It pays to be smart when choosing your career, particularly now that the job market is (slowly) improving.
With the recession officially over, anyone who’s out of work or eager to change jobs is on the lookout for opportunities.
Click here to see the 50 careers you wish had in 2011>
But where, exactly, are the jobs? Which occupations offer decent salaries, quality of life—and are likely to stick around for the next decade?
Our list of 50 Best Careers answers those questions. We’ve highlighted dozens of high-opportunity professions—careers you may want to consider as you decide where to look for your next paycheck. Based on job-growth projections, salary data, and other factors like job satisfaction, these occupations span a variety of industries, so you can find the right position for you no matter what your interests.
What’s new on the list this year? Several of our picks reflect the recent uptick in the economy, while others are long-time contenders that finally muscled their way onto the roster. With an ageing baby boomer generation, healthcare continues to make a strong showing. All of the healthcare jobs on last year’s list have made the cut again this year, plus two new positions: massage therapist and athletic trainer. While the field of athletic training doesn’t offer the sheer number of positions as nursing or dental hygiene, it outranks nearly all other healthcare occupations for expected job growth.
Technology positions also account for a good chunk of our top-choice careers. Computer support specialist joins the ranks this year with upward trending employment numbers. Education administrator, which ranked particularly high for job satisfaction, made it onto our lineup of social service jobs. In the business category, we added sales manager, an occupation that’s making a comeback along with the economy.
On our creative and service jobs list, heating, air conditioning, and refrigeration technician is new this year, largely because of its high expected job growth. Interpreter/translator, an occupation that’s increasingly in demand as a result of globalization, also made the cut.

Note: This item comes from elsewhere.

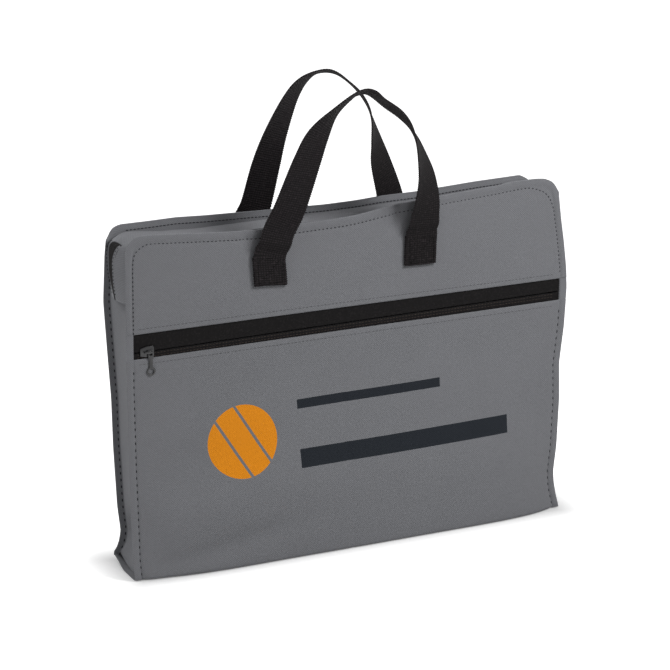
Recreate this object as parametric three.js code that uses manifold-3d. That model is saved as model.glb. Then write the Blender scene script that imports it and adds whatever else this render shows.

To come up with this year’s list, U.S. News considered job-growth projections from the labour Department, estimates for 2008 to 2018, the most recent data available. We narrowed it down to occupations that are expected to add jobs at an above-average rate over the next decade, as well as those that provide an above-average median income. Sales manager makes the highest median annual salary on our list, nearly $97,000. Computer software engineer, physician assistant, meteorologist and education administrator all bring in median average salaries in the mid-$80,000 range.